The boarding process is interesting. Passengers have to stand in line at the gate. One of the gate agents then walks by with a mobile set of scales to check the weight of the hand luggage. At Jetstar only one piece with a maximum weight of 7kg is permitted in the cabin. If, as in my case, your bag exceeds the limit, you will have to have it checked in at the gate at a flat charge of AUSD50.-, which is pretty steep, I think, but probably intended as a deterrent to stop passengers arriving at the airport and simply trying their luck. Alternatively, you can purchase an allowance for luggage online for more reasonable prices.


The Cabin

Configuration: 3 + 3
Seat Layout: Single class configuration with a total of 180 seats.
Pitch: 29 inches
Width: 17.5 inches
AC Power:
Not available
Audio and Video: Not available on this flight. However, on longer flights you can rent a portable device.
Connectivity: Not available.
The seat is very uncomfortable. Because the pitch is so tight, you are obliged to sit upright. However, the curvature of the seat requires you to sit very straight, which is quite a strain on the lower back. At least the seats have good padding.


The Crew

The crew seem friendly enough. More importantly, I am impressed by the quality of the announcements made by the lead flight attendant. She is very clear and precise in the way she speaks.

The Non-Meal

There is a menu with a large selection of hot and cold dishes and beverages. However, with a flight time of under one hour, I do not bother.


Our descent into Hobart is rather fun. First of all, there is a strong gusting wind, which makes the approach rather bumpy. Secondly, the pilot in command obviously does not want to waste any time, so our final turns onto the approach are fairly tight.

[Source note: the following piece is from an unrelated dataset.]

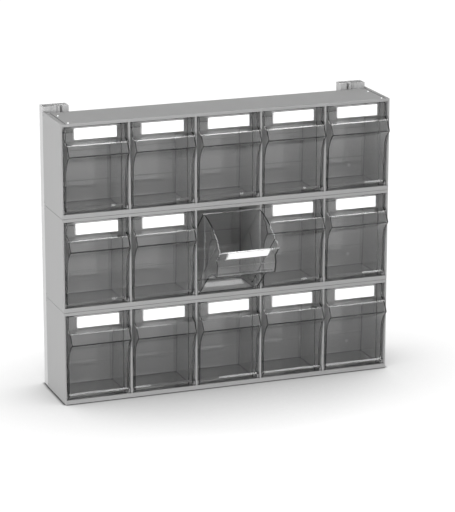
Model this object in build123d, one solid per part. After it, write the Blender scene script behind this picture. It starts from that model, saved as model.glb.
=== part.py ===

Once we hit the ground, the reversers are immediately opened at full throttle, given the fact that the runway here is very short.



All in all, flying with Jetstar was an interesting experience. The lack of comfort is enough to take the fun out of flying, which is kind of what I was expecting. What impressed me though, is the efficiency of their operation on the ground, particularly with the self-service check-in process.